Well, here we're talking more about price points and marketplace factors than ideology, I think. IMHO the proper price point for PDFs has yet to be settled - with some players, like WotC, betting that the proper figure is 100% of the MSRP of the print edition, which would imply that we should charge 200% for a package that combines PDF and print. Rather than try to figure this out from first principles, we just charge what seems like the going rate for similar books and throw in the PDF as a value-add, and similarly charge the going rate for PDF and provide the option to buy the print later; if folks who are print-prejudiced use the less-expensive delivery system as a try-out of the content and then "upgrade" to their preferred format at a discount, I won't argue with them.

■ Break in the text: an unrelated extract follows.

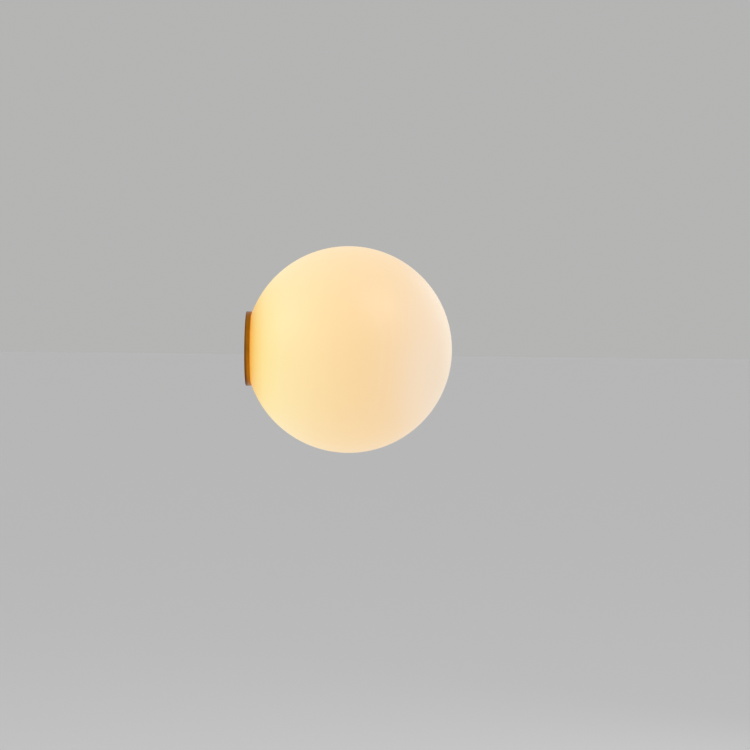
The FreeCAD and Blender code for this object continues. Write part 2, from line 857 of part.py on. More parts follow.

Paul Czege wrote: (And hey, I consider this a friendly conversation. Just so you know. Not an attack.
Not to worry, I am slow to anger and become soggy and hard to light if thrown into the urinal.
Paul Czege wrote: And so Half Meme Press requires the customer to choose and purchase the format they most want.
The highly evolved novel-publishing industry has worked out an exquisite array of formats that everyone from fetishists to cheapskates may choose from -- advance not-for-sale copies to reviewers, then a limited-edition collector's hardcover, then a "first edition" hardcover, then a trade paperback, then a paperback, then a book club edition, then remainders, etc., etc. (not to mention audiobooks, ebooks, etc) -- each with its own price point, and all with the aim of wringing as much profit from delivering the same content as possible. (I get my books from the library, the ultimate end of the cheapskate non-fetish spectrum, and as a percentage of all this profit-making goes to the author, I have no ideological problem with the system).
Some of this strategy might depend on a mass market - if only .01% of readers might want the limited-edition hardcover, that might not leave only one customer on our scale - but with POD, one could still print and sell a special copy for that one fetishist.